Output all of the data below exactly as given.

┄┄┄┄┄┄┄┄┄┄┄┄┄┄┄┄┄┄┄┄

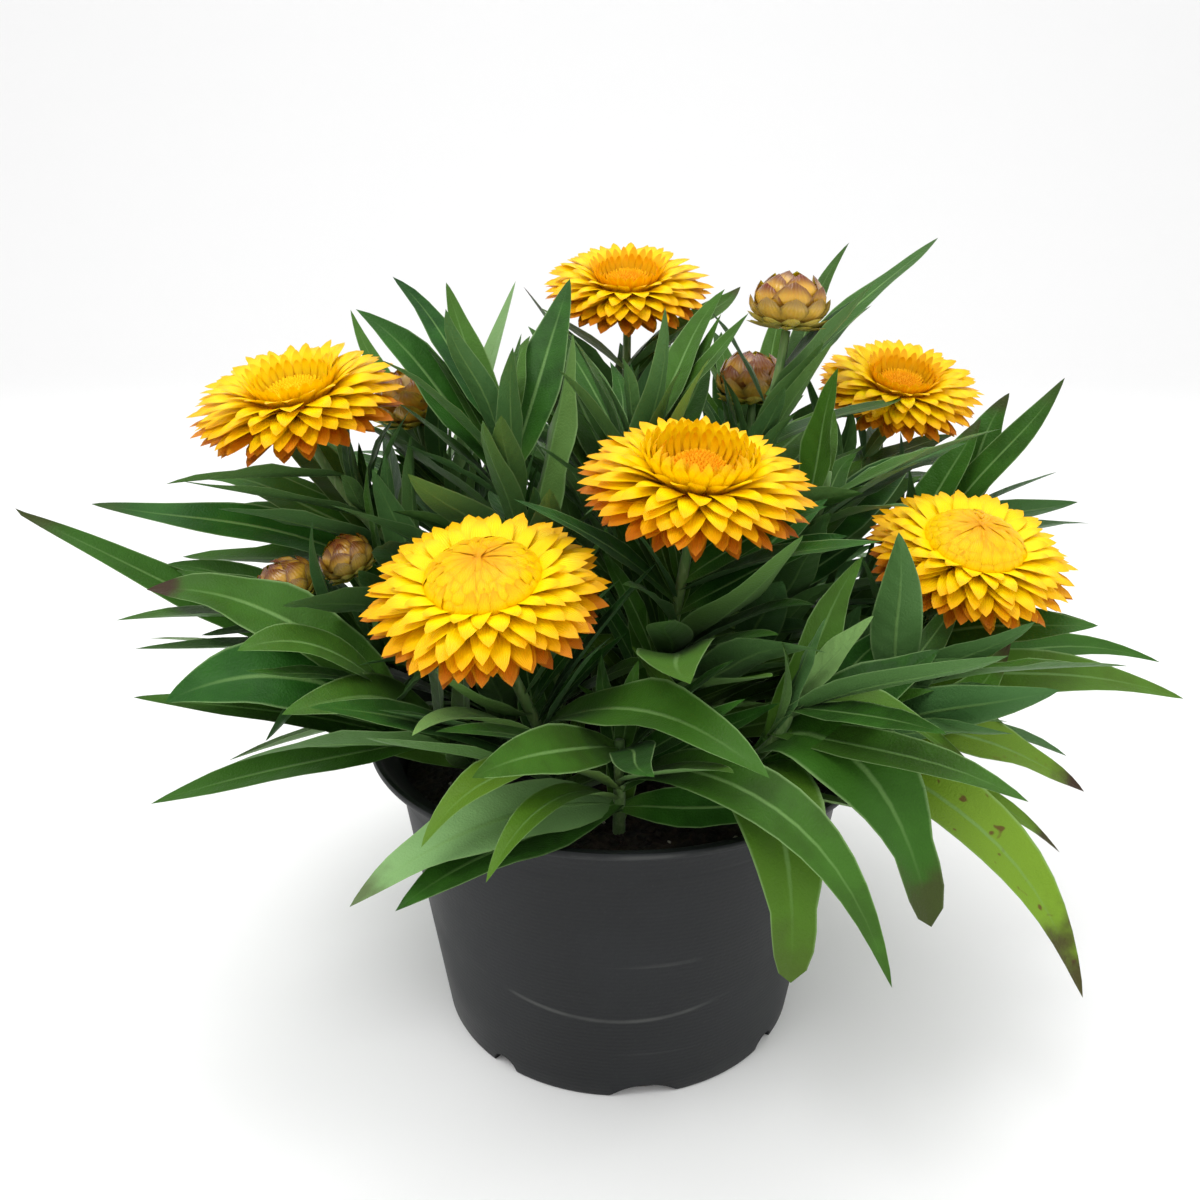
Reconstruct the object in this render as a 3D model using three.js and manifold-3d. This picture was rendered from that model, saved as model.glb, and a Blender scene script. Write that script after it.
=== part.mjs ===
// Potted strawflower: a bushy bedding plant with open flower heads and buds, rooted in the
// soil of a round nursery pot. Millimetres, +Z up, the front of the plant towards -Y.
// The origin is the middle of the pot's flat underside.
import * as THREE from "three";
import { mergeVertices } from "three/addons/utils/BufferGeometryUtils.js";
import Module from "manifold-3d";

const wasm = await Module();
wasm.setup();

// Driving dimensions of the pot
const POT_HEIGHT = 105;
const LIP_RADIUS = 85;
const BASE_RADIUS = 62.5;
const COLLAR_TOP_RADIUS = 77;
const COLLAR_STEP = 0.6;
const COLLAR_HEIGHT = 10;
const FLARE_HEIGHT = 5.5;
const LIP_HEIGHT = 2.6;
const POT_WALL = 1.5;
const FLOOR = 2;
const POT_SIDES = 36;
const NOTCH_COUNT = 8;
const NOTCH_TURN = 8;
const WIDE_NOTCH = 23;
const NARROW_NOTCH = 10;
const NOTCH_HEIGHT = 5;
const NOTCH_DEPTH = 16;
const NOTCH_SIDES = 16;
const BASE_ROUNDING = 1.3;
const LIP_ROUNDING = 1.5;
const LIP_WIDTH = 3;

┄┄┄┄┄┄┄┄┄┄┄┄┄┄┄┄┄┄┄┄

→ WRITTEN RESPONSE:
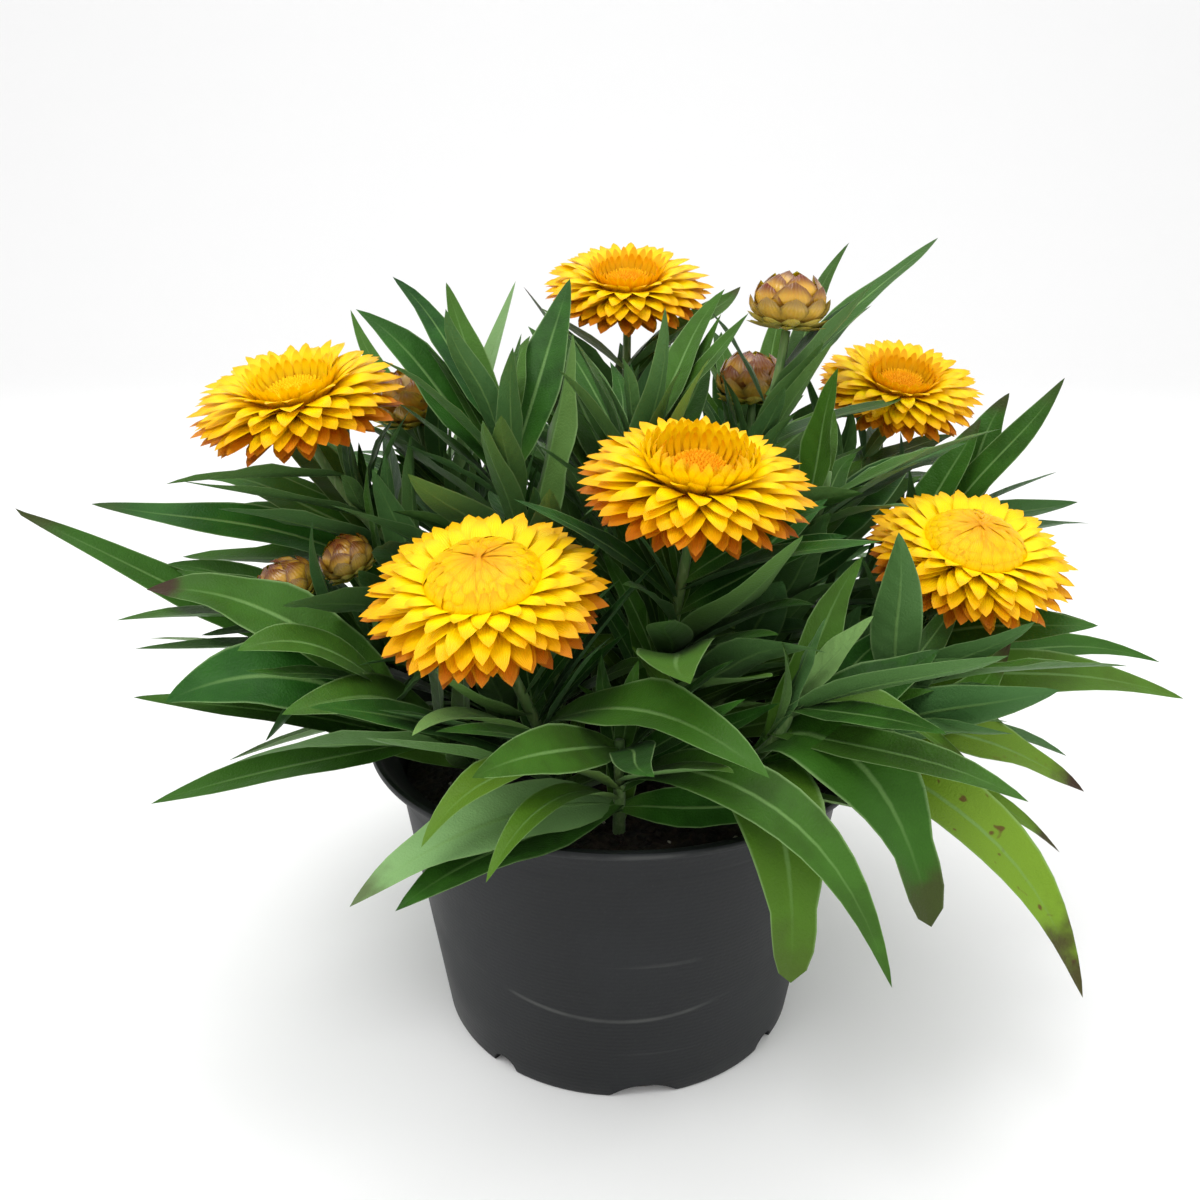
Reconstruct the object in this render as a 3D model using three.js and manifold-3d. This picture was rendered from that model, saved as model.glb, and a Blender scene script. Write that script after it.
=== part.mjs ===
// Potted strawflower: a bushy bedding plant with open flower heads and buds, rooted in the
// soil of a round nursery pot. Millimetres, +Z up, the front of the plant towards -Y.
// The origin is the middle of the pot's flat underside.
import * as THREE from "three";
import { mergeVertices } from "three/addons/utils/BufferGeometryUtils.js";
import Module from "manifold-3d";

const wasm = await Module();
wasm.setup();

// Driving dimensions of the pot
const POT_HEIGHT = 105;
const LIP_RADIUS = 85;
const BASE_RADIUS = 62.5;
const COLLAR_TOP_RADIUS = 77;
const COLLAR_STEP = 0.6;
const COLLAR_HEIGHT = 10;
const FLARE_HEIGHT = 5.5;
const LIP_HEIGHT = 2.6;
const POT_WALL = 1.5;
const FLOOR = 2;
const POT_SIDES = 36;
const NOTCH_COUNT = 8;
const NOTCH_TURN = 8;
const WIDE_NOTCH = 23;
const NARROW_NOTCH = 10;
const NOTCH_HEIGHT = 5;
const NOTCH_DEPTH = 16;
const NOTCH_SIDES = 16;
const BASE_ROUNDING = 1.3;
const LIP_ROUNDING = 1.5;
const LIP_WIDTH = 3;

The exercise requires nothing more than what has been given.